Virtual reality artist Siuan McGahan’s new work, “The Dreadful Imminency of Another,” is distinctly unsettling.  

Inside a virtual world visible through a VR headset, a wash of water shimmers on the floor of a brightly wallpapered room, then rises imperceptibly. As the water fills the space, gradually enveloping the VR viewer’s legs, waste, neck and head before meeting the ceiling, leaving behind a dizzily swaying underwater view of the room, barely audible women’s voices in the background sound increasingly agitated and aggrieved.

It’s not quite T.S. Elliot …

We have lingered in the chambers of the sea …

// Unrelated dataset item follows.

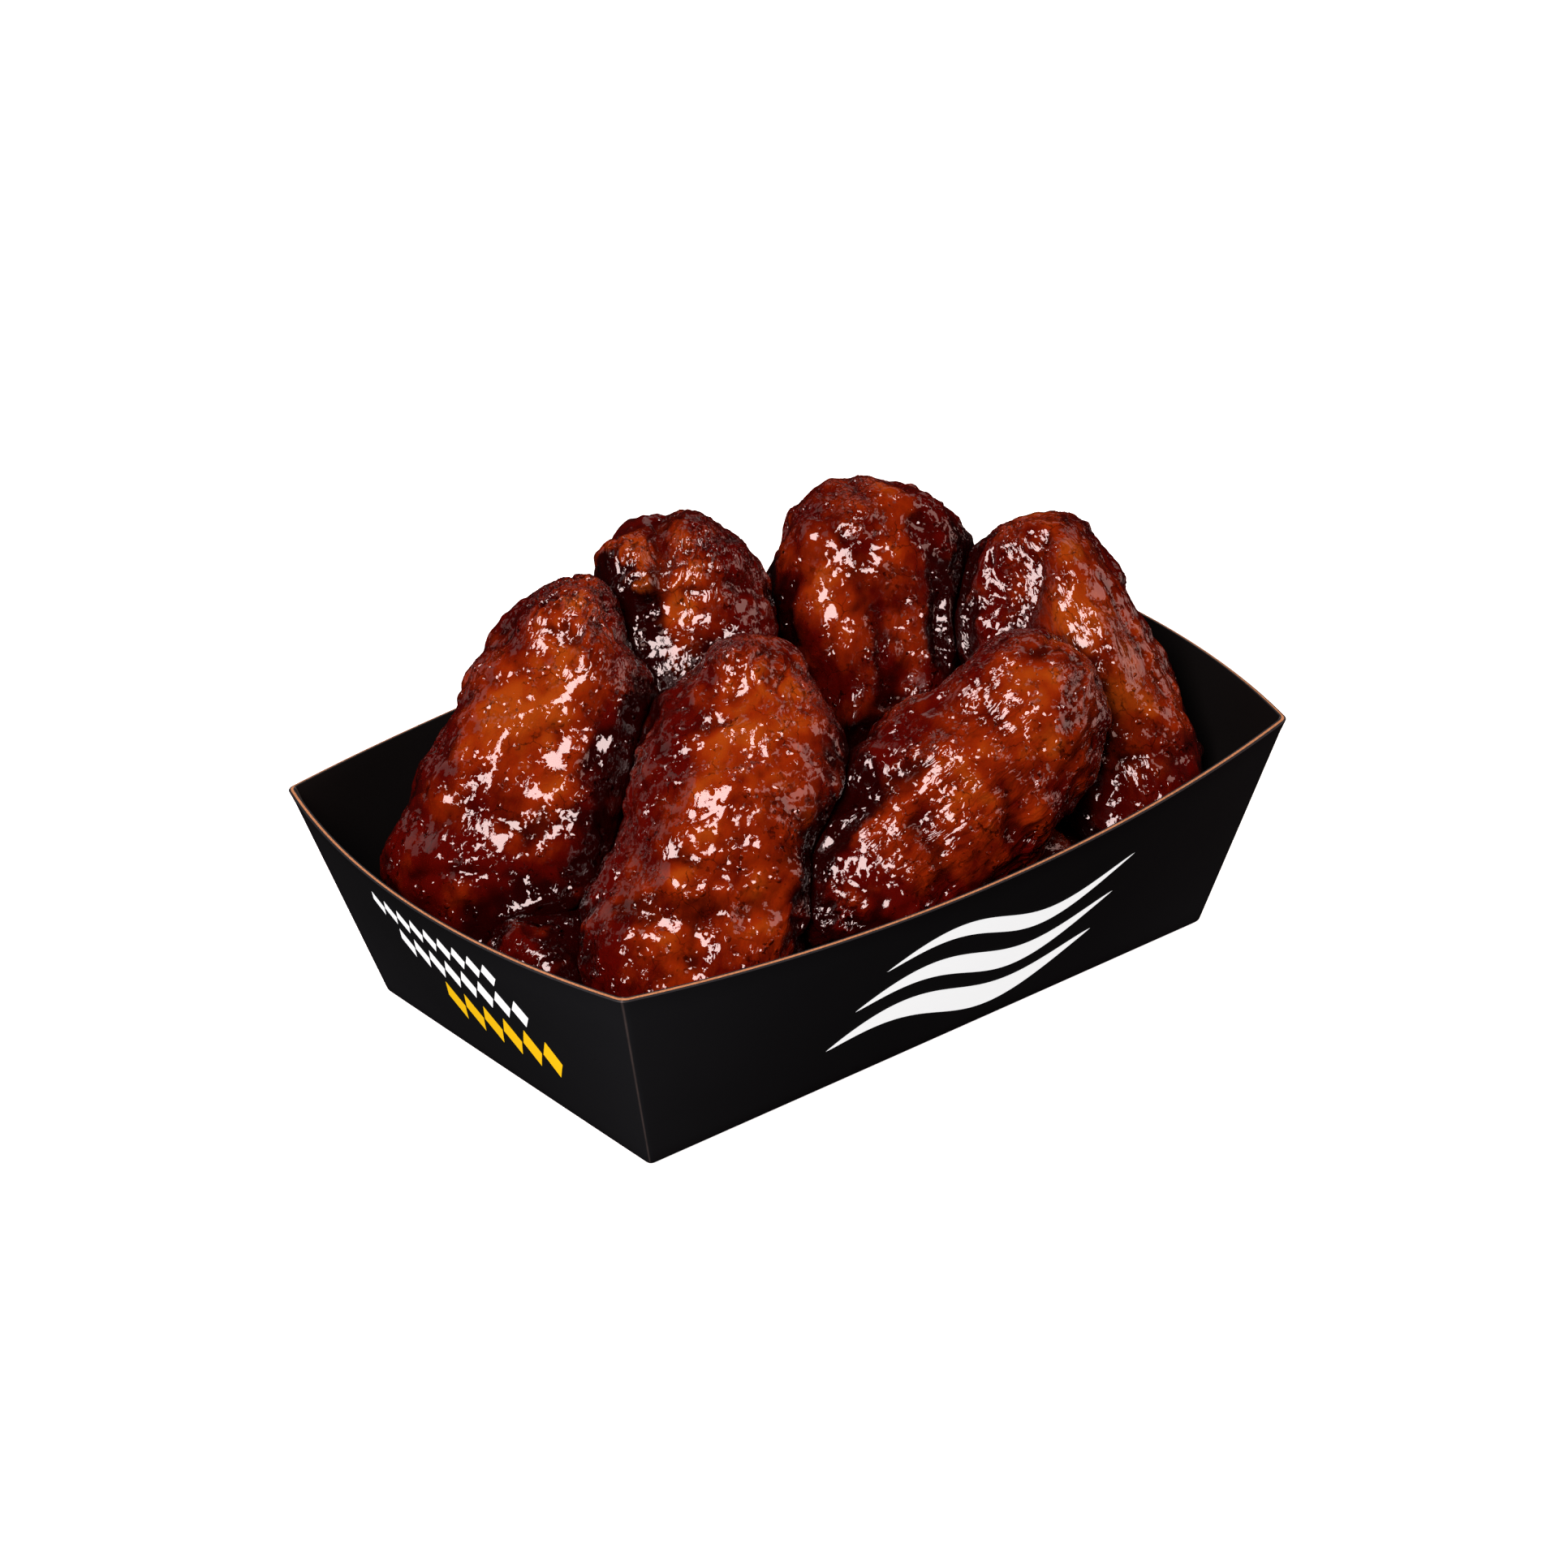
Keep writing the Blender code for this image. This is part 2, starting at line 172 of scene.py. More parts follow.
class Wire:
    """One output socket of a material's node tree."""

    def __init__(self, tree, socket):
        self.tree = tree
        self.socket = socket

    def node(self, kind, settings, values, output=0):
        """Add a node, set it up, feed its sockets and return one of its outputs."""
        made = self.tree.nodes.new(kind)
        for name, value in settings.items():
            setattr(made, name, value)
        for name, value in values.items():
            if isinstance(value, Wire):
                self.tree.links.new(value.socket, made.inputs[name])
            else:
                made.inputs[name].default_value = value
        return Wire(self.tree, made.outputs[output])

    def maths(self, operation, first, second):
        return self.node("ShaderNodeMath", {"operation": operation}, {0: first, 1: second})

    def __add__(self, other):
        return self.maths("ADD", self, other)

    def __radd__(self, other):
        return self.maths("ADD", other, self)

    def __sub__(self, other):
        return self.maths("SUBTRACT", self, other)

    def __rsub__(self, other):
        return self.maths("SUBTRACT", other, self)

    def __mul__(self, other):
        return self.maths("MULTIPLY", self, other)

    def __rmul__(self, other):
        return self.maths("MULTIPLY", other, self)

    def step(self, low, high):
        """0 below low, 1 above high and smooth between."""
        return self.node("ShaderNodeMapRange", {"interpolation_type": "SMOOTHSTEP"},
                         {"Value": self, "From Min": low, "From Max": high})

    def noise(self, size, detail=2.0, roughness=0.5):
        """Soft noise from 0 to 1 at these coordinates, with blobs of about the given size."""
        values = {"Vector": self, "Scale": 1.0 / size, "Detail": detail, "Roughness": roughness}
        return self.node("ShaderNodeTexNoise", {}, values)

    def cells(self, size, feature="F1", output="Distance"):
        """Scattered points this far apart: the distance to the nearest, or its own colour."""
        values = {"Vector": self, "Scale": 1.0 / size}
        return self.node("ShaderNodeTexVoronoi", {"feature": feature}, values, output)

    def vector(self, operation, second):
        """Vector maths with another vector."""
        return self.node("ShaderNodeVectorMath", {"operation": operation}, {0: self, 1: second})

    def times(self, factor):
        """This vector, longer or shorter."""
        return self.node("ShaderNodeVectorMath", {"operation": "SCALE"}, {0: self, "Scale": factor})

    def frayed(self, size, reach):
        """These coordinates, pushed about at random: what uses them gets ragged edges."""
        values = {"Vector": self, "Scale": 1.0 / size, "Detail": 2.0}
        push = self.node("ShaderNodeTexNoise", {}, values, "Color")
        return self.vector("ADD", push.vector("SUBTRACT", GREY).times(reach))

    def attribute(self, name, output="Fac"):
        """What the mesh stores at its points: a value, or with Vector three values."""
        return self.node("ShaderNodeAttribute", {"attribute_name": name}, {}, output)

    def blend(self, first, second):
        """The first colour where this is 0 and the second where it is 1."""
        return self.node("ShaderNodeMix", {"data_type": "RGBA"}, {0: self, 6: first, 7: second}, 2)

    def bump(self, height, distance, normal=None):
        """A normal bent by a height from 0 to 1 that stands for a distance in metres."""
        values = {"Height": height, "Distance": distance}
        if normal is not None:
            values["Normal"] = normal
        return self.node("ShaderNodeBump", {}, values)


print("a wire can", ", ".join(name for name in vars(Wire) if not name.startswith("_")))


# %% A new material
def color(red, green, blue):
    """A linear colour with its alpha."""
    return (red, green, blue, 1.0)


def new_material(name):
    """A material, its main shader and the object's coordinates in millimetres."""
    material = bpy.data.materials.new(name)
    material.use_nodes = True
    tree = material.node_tree
    shader = tree.nodes["Principled BSDF"]
    coordinates = Wire(tree, None).node("ShaderNodeTexCoord", {}, {}, "Object")
    return material, shader, coordinates.times(1.0 / MM)


def plug(shader, values):
    """Set or link the main shader's sockets by name."""
    for name, value in values.items():
        if isinstance(value, Wire):
            value.tree.links.new(value.socket, shader.inputs[name])
        else:
            shader.inputs[name].default_value = value


print("middle grey is", color(*GREY))

# %% [markdown]
# The floor
#
# A plain pale table. A backdrop that curves up behind would do as well, but the part is
# looked at from all sides, so it stands on a flat sheet that is far larger than any
# picture shows. The sheet glows, which keeps it pale and the tray's shadow faint. It
# lights nothing else, so that the glaze reflects the dark room.

# %% Floor
FLOOR_HALF = 6.0
FLOOR_DROP = 0.1 * MM     # below the tray, so that the two never flicker
FLOOR_GLOW = 0.88
floor_mesh = bpy.data.meshes.new("floor")
floor_corners = [(-1, -1), (1, -1), (1, 1), (-1, 1)]
floor_points = [(FLOOR_HALF * x, FLOOR_HALF * y, -FLOOR_DROP) for x, y in floor_corners]
floor_mesh.from_pydata(floor_points, [], [(0, 1, 2, 3)])
floor = bpy.data.objects.new("floor", floor_mesh)
bpy.context.collection.objects.link(floor)
floor_material, floor_shader, floor_place = new_material("pale_table")
plug(floor_shader, {
    "Base Color": floor_place.noise(90.0).blend(color(0.60, 0.60, 0.60), color(0.63, 0.63, 0.63)),
    "Roughness": 0.8,
    "Specular IOR Level": 0.1,
    "Emission Color": color(1.0, 1.0, 1.0),
    "Emission Strength": FLOOR_GLOW,
})
floor_material.cycles.emission_sampling = "NONE"
floor_mesh.materials.append(floor_material)
floor.visible_diffuse = False
floor.visible_glossy = False
print("floor", 2 * FLOOR_HALF, "m square")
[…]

Till human voices wake us, and we drown

… but it’s uncomfortably close.

McGahan was showing her work at a UVM-sponsored event called Sector Mash, held October 15 at the Burlington makerspace Generator, whose purpose was to bring artists and technologists together to learn what each had to offer the other. The event kicked off Innovation Week, sponsored by the local non-profit BTV Ignite.  

McGahan is a fan of the new possibilities emerging technologies like VR bring to creative expression.

“I think it's great to show people what other mediums are out there that they might not know are available or how something can be presented in that form,” McGahan said.

That sentiment is exactly what Richard Galbraith, UVM’s vice president for research, hoped the event – co-sponsored by his office and two local non-profits, Code for BTV and Big Heavy World – would convey.     

“My office is involved in trying to foster the activities of the faculty, not just in research, but in scholarship and the creative arts,” he said. “If we can demonstrate how technology is helping stimulate creative artists’ imagination and expose them to new media to work with that they hadn't thought of before, then I'm doing my job.”

From flocking algorithms to iPhones

In all the event had 11 art/tech demonstrations. In addition to the VR installation, they ranged from shape-shifting bursts of tiny colored particles projected on a wall created using a flocking algorithm, designed by Champlain College faculty member Terry Sehr, to a dance of wheel-like geometric shapes projected on another wall, created by Jenn Karson, a lecturer in digital arts at UVM.

Karson’s work, created in collaboration with UVM lecturer and IBM guru John Cohn, is at heart a trick. It looks like the geometric projections are shadows cast on the wall. But they actually result from “a sensor communicating with a computer that’s running code taking readings and moving a 3D model,” she says.

Mixing art and technology as she does – “I love the fact that people haven't always been able to separate the technology from the art,” she says – makes for good creative work. It’s also strategic for the higher ed sector, Karson says.

“From the perspective of being at the University of Vermont, almost all of our students are coming in with an iPhone or some sort of smart phone, which itself is an incredible mix of art and technology.” Students expect to see these worlds blended, not siloed, when they arrive on campus, she says.

The event was a true mutual admiration society. For every artist who saw the benefit of using technology to push boundaries, there were technologists like Jarlath O’Neil-Dunne, the director of UVM’s Spatial Analysis Lab.

For O’Neil-Dunne and his colleagues at the SAL, art and artists are essential to making their work, which frequently involves satellite or drone photography, impactful and effective.

“People are inundated with information, and if you can’t condense what you're trying to get across into something that's easily digestible, that makes sense, that resonates with someone, you're not going to get your message across,” he says. “The folks that have those keen eyes for design and presentation are just as in demand as the computer science people.”

Bash of bashes

In addition to providing a forum for mutual exploration by artists and technologists, Sector Mash was a networking bash to end all networking bashes.   

During a round of lightening talks, the representatives of close to 20 arts, technology, economic development, venture financing and community groups – ranging from Girl Develop It to the Vermont Arts Council to the Champlain Maker Fair to the Burlington Code Academy – made brief pitches to the assembled  crowd of about 200.   

According to Nick Floersh ­­of Code for BTV, a pro-bono digital agency that works with non-profits, the diverse array of presenters was intentional.

“We find that there's so many organizations and groups within the various sectors, they often didn't even know about each other,” he said. The event was in part a way to “get it all just out there, and see if you can to try to initiate the bridge building.”

To get the point across that the arts and technology sectors have much to gain from synergistic collaboration, Galbraith points to the example of the laser.

When they were first discovered, “lasers didn’t do anything except shine a bright light,” he says. “Yet lasers have permeated themselves though high tech, through medicine, through the arts, so this technology became adapted to multiple different things.”

McGahan’s VR piece, both in its dialog, composed from snippets of overheard conversation, and in the water build-up, was about “the slow, subtle, insidious gradual building of our ideas about gender,” she said.  

The VR presentation gave that theme a psychological punch that it’s hard to imagine a more conventional medium delivering.

New to the area and relatively new to VR, McGahan said the Sector Mash “was a great thing. I would've loved to come to an event like this before I knew what I was doing.”